O governo Lula acompanha de perto as movimentações na Câmara e já negocia apoio com os partidos que integram o coração do Centrão: 

Republicanos, Progressistas (PP) e com o próprio Partido Liberal (PL), de Jair Bolsonaro. O PT apoiou a candidatura do presidente do Republicanos, deputado Marcos Pereira (SP), para a primeira vice-presidência da Câmara (ele foi eleito com 458 votos) e endossou a candidatura de Jhonatan de Jesus para o TCU. 

Além disso, segundo relatos, o Palácio do Planalto estuda nomear deputados deste bloco para os cargos de vice-líderes do governo na Câmara. Os acenos do Planalto também são bem vistos por parlamentares destes partidos. Em uma reunião da cúpula do PP de Arthur Lira no dia das eleições para as presidências da Câmara e do Senado, o senador Ciro Nogueira (PP-PI), um dos expoentes do grupo e ministro da Casa Civil no governo Bolsonaro, disse que não integraria o governo Lula e que faria oposição ao petista.
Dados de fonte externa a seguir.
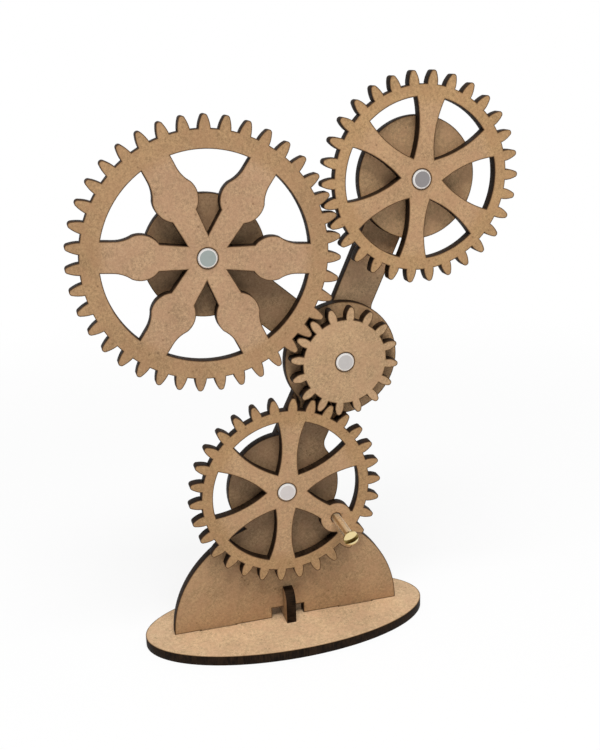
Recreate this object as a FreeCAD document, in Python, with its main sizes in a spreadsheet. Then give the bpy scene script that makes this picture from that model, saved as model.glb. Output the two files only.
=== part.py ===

Ouviu do deputado Aguinaldo Ribeiro (PP-PB): “Então, vamos ter que fazer um curso”.

Os articuladores políticos de Lula não esperam uma adesão formal do Centrão no curto prazo e sabem que o apetite dos caciques é grande – órgãos como a Companhia de Desenvolvimento dos Vales do São Francisco e do Parnaíba (Codevasf) e o Fundo Nacional de Desenvolvimento da Educação (FNDE) estão na mira –, mas trabalham para selar uma espécie de casamento com uma parte expressiva do Congresso Nacional.